Industrial robotics — real-time decision-making without network connection latency
Healthcare — sensitive data remains on the device, out of reach of external servers
Corporate deployment — AI assistant directly on the internal network, no transfer of corporate data outside
Developers and enthusiasts — local experimentation on Mac, Raspberry Pi, or an old GPU

The models are available in three sizes: 1.7B, 4B, and 8B parameters. All run natively via MLX on Apple devices (Mac, iPhone, iPad) and via llama.cpp on NVIDIA GPUs. The entire family is released under the Apache 2.0 license — meaning commercially freely usable, free of charge.

Why this is important for Europe and the Czech Republic

The shift of AI to local devices has a specific regulatory dimension in the European context. GDPR and the upcoming implementing regulations for the EU AI Act place increasingly stringent requirements on where and how personal data is processed. Cloud-based language models are problematic from this perspective — you never know exactly where your data passed through and where it was processed.

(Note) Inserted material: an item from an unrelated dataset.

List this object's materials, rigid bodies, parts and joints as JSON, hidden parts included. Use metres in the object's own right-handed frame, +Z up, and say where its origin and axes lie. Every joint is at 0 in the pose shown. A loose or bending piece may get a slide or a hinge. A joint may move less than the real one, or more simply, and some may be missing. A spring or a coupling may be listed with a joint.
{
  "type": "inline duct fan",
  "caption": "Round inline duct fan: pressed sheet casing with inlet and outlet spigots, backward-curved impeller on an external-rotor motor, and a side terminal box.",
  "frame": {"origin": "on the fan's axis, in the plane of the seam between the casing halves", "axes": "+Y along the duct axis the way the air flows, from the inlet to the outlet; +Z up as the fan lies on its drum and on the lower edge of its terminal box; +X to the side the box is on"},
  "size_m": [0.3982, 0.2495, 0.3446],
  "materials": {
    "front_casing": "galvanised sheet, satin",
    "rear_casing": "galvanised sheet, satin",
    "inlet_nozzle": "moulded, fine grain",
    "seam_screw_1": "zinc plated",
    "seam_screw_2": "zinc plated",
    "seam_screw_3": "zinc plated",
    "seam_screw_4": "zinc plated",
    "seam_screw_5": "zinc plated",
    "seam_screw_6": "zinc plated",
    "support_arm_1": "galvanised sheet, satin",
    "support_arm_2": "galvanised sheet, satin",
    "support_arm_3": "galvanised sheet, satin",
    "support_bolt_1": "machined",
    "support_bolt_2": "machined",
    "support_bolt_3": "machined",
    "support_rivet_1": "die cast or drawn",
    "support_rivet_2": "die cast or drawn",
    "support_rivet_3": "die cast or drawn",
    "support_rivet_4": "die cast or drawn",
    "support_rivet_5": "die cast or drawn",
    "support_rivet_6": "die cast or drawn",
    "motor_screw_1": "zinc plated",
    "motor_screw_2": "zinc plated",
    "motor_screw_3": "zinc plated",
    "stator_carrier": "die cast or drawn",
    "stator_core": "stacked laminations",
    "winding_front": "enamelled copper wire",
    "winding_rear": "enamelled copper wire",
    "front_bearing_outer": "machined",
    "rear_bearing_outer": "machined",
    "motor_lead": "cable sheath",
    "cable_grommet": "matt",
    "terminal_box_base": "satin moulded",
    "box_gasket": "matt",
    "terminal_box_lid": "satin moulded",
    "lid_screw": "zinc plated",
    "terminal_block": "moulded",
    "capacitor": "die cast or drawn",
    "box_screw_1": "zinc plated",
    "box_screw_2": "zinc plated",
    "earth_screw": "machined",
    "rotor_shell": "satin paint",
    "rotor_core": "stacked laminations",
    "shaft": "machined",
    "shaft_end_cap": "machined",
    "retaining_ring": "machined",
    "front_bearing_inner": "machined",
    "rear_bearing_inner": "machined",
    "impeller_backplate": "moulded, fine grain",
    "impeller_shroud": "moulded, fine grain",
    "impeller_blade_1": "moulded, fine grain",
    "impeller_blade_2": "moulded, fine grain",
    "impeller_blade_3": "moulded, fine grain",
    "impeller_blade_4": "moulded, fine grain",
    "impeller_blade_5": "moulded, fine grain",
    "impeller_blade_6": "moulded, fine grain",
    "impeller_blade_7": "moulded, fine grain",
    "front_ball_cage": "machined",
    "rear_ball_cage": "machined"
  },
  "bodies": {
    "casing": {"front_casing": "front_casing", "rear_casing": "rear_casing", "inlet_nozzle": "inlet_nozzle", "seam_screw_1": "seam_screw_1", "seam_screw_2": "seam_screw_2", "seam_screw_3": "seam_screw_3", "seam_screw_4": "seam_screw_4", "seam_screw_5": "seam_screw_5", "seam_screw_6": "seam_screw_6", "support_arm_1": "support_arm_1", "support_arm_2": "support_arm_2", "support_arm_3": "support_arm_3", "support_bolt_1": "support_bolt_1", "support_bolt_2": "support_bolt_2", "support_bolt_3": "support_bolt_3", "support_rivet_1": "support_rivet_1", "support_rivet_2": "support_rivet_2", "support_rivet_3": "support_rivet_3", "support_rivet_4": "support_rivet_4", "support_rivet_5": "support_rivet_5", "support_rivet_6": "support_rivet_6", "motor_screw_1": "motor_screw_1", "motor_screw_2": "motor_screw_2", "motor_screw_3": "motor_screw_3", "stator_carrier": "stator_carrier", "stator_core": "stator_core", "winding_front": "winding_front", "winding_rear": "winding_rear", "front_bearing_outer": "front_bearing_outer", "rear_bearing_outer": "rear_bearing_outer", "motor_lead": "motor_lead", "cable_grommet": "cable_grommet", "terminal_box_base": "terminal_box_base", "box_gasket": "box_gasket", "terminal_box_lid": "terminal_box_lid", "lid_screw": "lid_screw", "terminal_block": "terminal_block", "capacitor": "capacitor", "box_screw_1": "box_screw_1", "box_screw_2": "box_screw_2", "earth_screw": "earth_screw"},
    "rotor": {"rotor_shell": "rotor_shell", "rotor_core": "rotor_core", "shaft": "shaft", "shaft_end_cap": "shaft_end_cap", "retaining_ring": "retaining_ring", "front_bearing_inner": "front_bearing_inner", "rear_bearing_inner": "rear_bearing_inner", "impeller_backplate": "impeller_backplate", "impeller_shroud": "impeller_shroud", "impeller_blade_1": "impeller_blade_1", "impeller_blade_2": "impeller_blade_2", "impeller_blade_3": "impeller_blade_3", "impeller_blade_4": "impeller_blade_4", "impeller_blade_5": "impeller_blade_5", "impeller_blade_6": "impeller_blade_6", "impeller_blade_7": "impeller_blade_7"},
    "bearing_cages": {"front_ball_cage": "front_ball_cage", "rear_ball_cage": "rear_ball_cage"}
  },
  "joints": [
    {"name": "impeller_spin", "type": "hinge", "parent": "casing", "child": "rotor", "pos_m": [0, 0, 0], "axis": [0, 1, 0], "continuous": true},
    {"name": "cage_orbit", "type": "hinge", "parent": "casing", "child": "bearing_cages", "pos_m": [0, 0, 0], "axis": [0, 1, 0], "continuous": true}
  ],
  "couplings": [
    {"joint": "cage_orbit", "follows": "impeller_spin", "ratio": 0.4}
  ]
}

Models like Bonsai eliminate this problem at its root: data doesn't go anywhere because the model runs directly on your device. For Czech companies in healthcare, law, or the financial sector, where data protection is crucial, this is an argument that has been practically missing from open-source models until now — either the model was too large for deployment on proprietary hardware, or too weak for actual use.

Czech is not yet a primarily supported language — Bonsai is trained mainly on English. PrismML has not provided specific information about support for other languages. For Czech deployment, it would be necessary to fine-tune the model or use an English interface. However, developer communities are monitoring the situation, and it is likely that finetuning for Czech will appear on HuggingFace within weeks.

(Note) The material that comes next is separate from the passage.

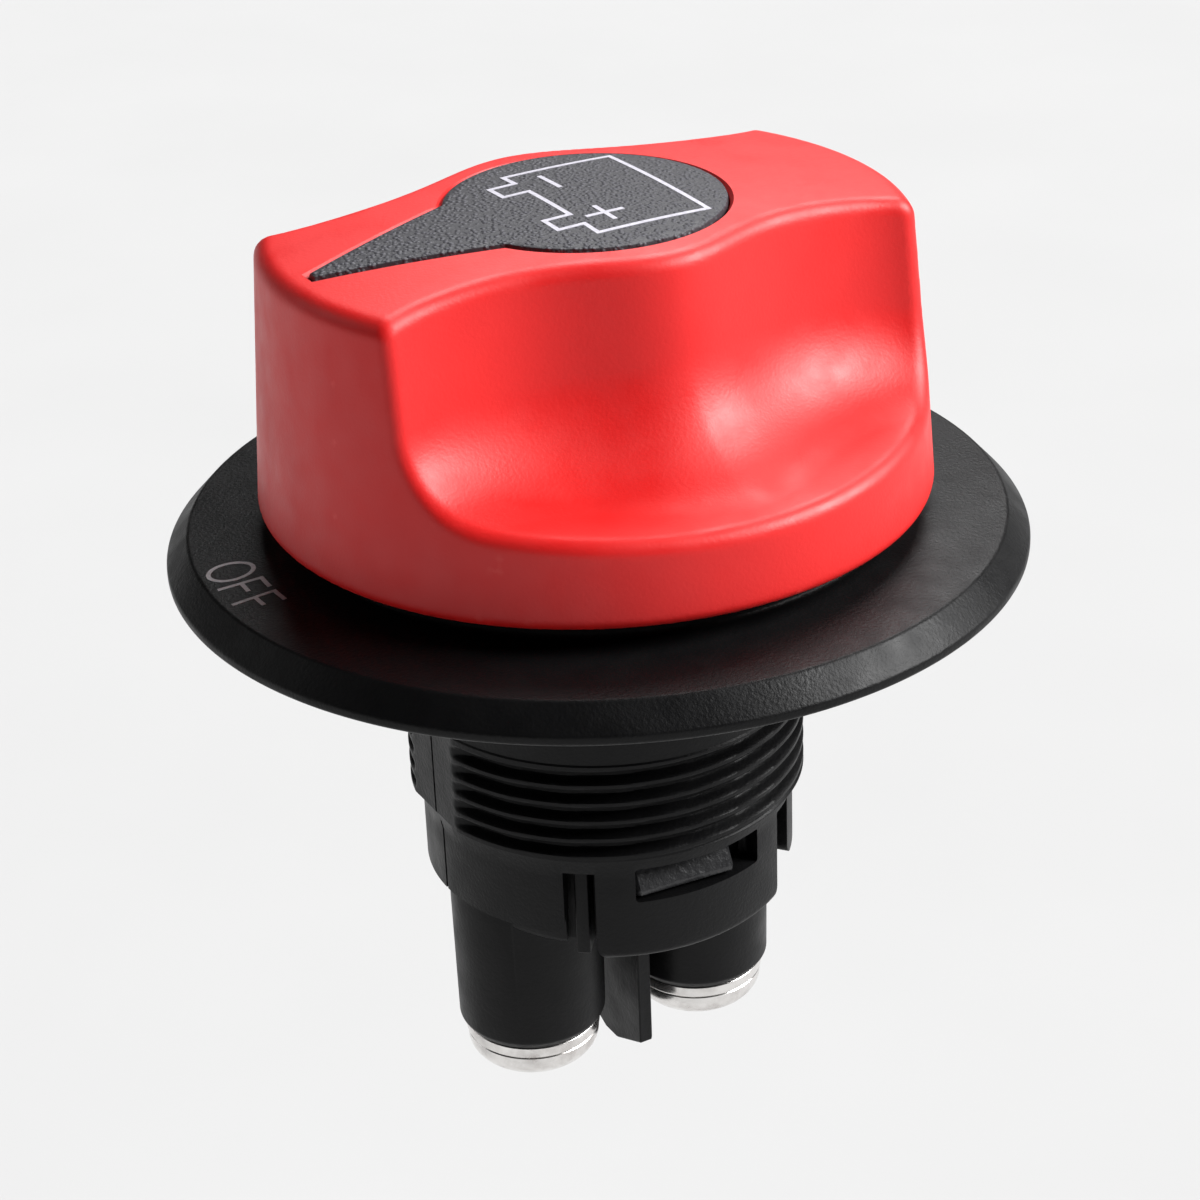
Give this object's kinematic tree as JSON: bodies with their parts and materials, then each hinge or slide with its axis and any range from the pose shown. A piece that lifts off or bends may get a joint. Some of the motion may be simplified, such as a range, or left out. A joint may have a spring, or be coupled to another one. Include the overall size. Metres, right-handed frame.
{
  "type": "battery switch",
  "caption": "Panel-mounted rotary battery isolator with a winged knob over a round flange, a threaded neck and rear screw terminals.",
  "frame": {"origin": "on the knob's axis, in the plane of the flange gasket's underside, where the panel's front face lies", "axes": "+Z along the knob's axis, out of the panel; -X is where the pointer points at OFF, and the terminals lie on the X axis behind the panel"},
  "size_m": [0.072, 0.072, 0.0809],
  "materials": {
    "housing_plastic": "matte moulded black plastic with a fine grain",
    "base_plastic": "matte moulded black plastic",
    "knob_plastic": "satin moulded red plastic with a fine grain",
    "insert_plastic": "grained dark grey plastic with a pale printed battery symbol",
    "inner_plastic": "natural ivory plastic",
    "seal_rubber": "black rubber",
    "nickel_plate": "bright nickel plate",
    "spring_steel": "drawn spring wire",
    "post_brass": "turned brass",
    "bridge_copper": "copper bar",
    "contact_silver": "silver alloy contact"
  },
  "bodies": {
    "housing": {"housing": "housing_plastic", "flange_gasket": "seal_rubber", "terminal_base": "base_plastic", "return_spring": "spring_steel", "fixed_contact_a": "contact_silver", "fixed_contact_b": "contact_silver", "terminal_post_a": "post_brass", "terminal_post_b": "post_brass"},
    "knob": {"knob": "knob_plastic", "knob_insert": "insert_plastic", "knob_screw": "nickel_plate", "drive_shaft": "inner_plastic", "shaft_seal": "seal_rubber"},
    "contact_carriage": {"contact_carriage": "inner_plastic", "contact_spring": "spring_steel", "contact_bridge": "bridge_copper", "moving_contact_a": "contact_silver", "moving_contact_b": "contact_silver"},
    "terminal_washer_a": {"terminal_washer_a": "nickel_plate"},
    "terminal_screw_a": {"terminal_screw_a": "nickel_plate"},
    "terminal_washer_b": {"terminal_washer_b": "nickel_plate"},
    "terminal_screw_b": {"terminal_screw_b": "nickel_plate"}
  },
  "joints": [
    {"name": "knob_turn", "type": "hinge", "parent": "housing", "child": "knob", "pos_m": [0, 0, 0], "axis": [0, 0, 1], "range_deg": [-90, 0]},
    {"name": "carriage_slide", "type": "slide", "parent": "housing", "child": "contact_carriage", "axis": [0, 0, -1], "range_m": [0, 0.005], "deforming": ["return_spring"]},
    {"name": "washer_a_slide", "type": "slide", "parent": "housing", "child": "terminal_washer_a", "axis": [0, 0, -1], "range_m": [0, 0.005]},
    {"name": "screw_a_turn", "type": "hinge", "parent": "terminal_washer_a", "child": "terminal_screw_a", "pos_m": [-0.0086, 0, -0.0465], "axis": [0, 0, -1], "range_deg": [0, 1800]},
    {"name": "washer_b_slide", "type": "slide", "parent": "housing", "child": "terminal_washer_b", "axis": [0, 0, -1], "range_m": [0, 0.005]},
    {"name": "screw_b_turn", "type": "hinge", "parent": "terminal_washer_b", "child": "terminal_screw_b", "pos_m": [0.0086, 0, -0.0465], "axis": [0, 0, -1], "range_deg": [0, 1800]}
  ],
  "couplings": [
    {"joint": "carriage_slide", "follows": "knob_turn", "m_per_rad": -0.003183},
    {"joint": "screw_a_turn", "follows": "washer_a_slide", "rad_per_m": 6283.2},
    {"joint": "screw_b_turn", "follows": "washer_b_slide", "rad_per_m": 6283.2}
  ]
}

One question remains: what do you lose?

Compression always brings compromises. Bonsai 8B significantly lags behind full-fledged models like GPT-4o or Claude 3.7 Sonnet in creative tasks and complex reasoning. Tests from HPCwire show that the model is strongest in classification tasks, document reading, and simple code generation. For complex multi-turn reasoning or writing long coherent texts, the 1-bit architecture is not yet sufficient.

PrismML openly states that Bonsai 8B is not a replacement for GPT-5 or Gemini Ultra. It is a specialized tool for specific scenarios where latency, privacy, and energy consumption matter — and in these scenarios, it currently has no competition in the open-source model category.

Whether the 1-bit architecture will establish itself as a new standard or remain a niche solution, practice will show. In any case, April 1, 2026, was no joke — Bonsai is a real thing you can download and run today.

Where can I download and try Bonsai 8B?

The models are freely available on HuggingFace under the Apache 2.0 license (prism-ml/Bonsai-8B-gguf and prism-ml/Bonsai-8B-mlx-1bit). On Apple devices (Mac, iPhone, iPad), they work via the MLX framework; on Windows and Linux with NVIDIA GPUs, via llama.cpp. Sample code and instructions can also be found on the PrismML-Eng/Bonsai-demo GitHub project.

Does Bonsai 8B work in Czech?

The model is primarily trained on English text, and Czech is not an officially supported language. The model shows basic understanding of Czech (it is trained on multilingual data), but for reliable Czech outputs, community finetuning will be needed, which will likely emerge on HuggingFace within weeks.

Is the 1-bit model safe for processing sensitive corporate data?

Yes, and that is one of its main advantages. Because the model runs exclusively locally on your device, no data leaves your infrastructure. For sectors such as healthcare, law, or finance, where strict GDPR and data protection rules apply, this is a key argument. The model does not require an internet connection and does not send any queries to external servers.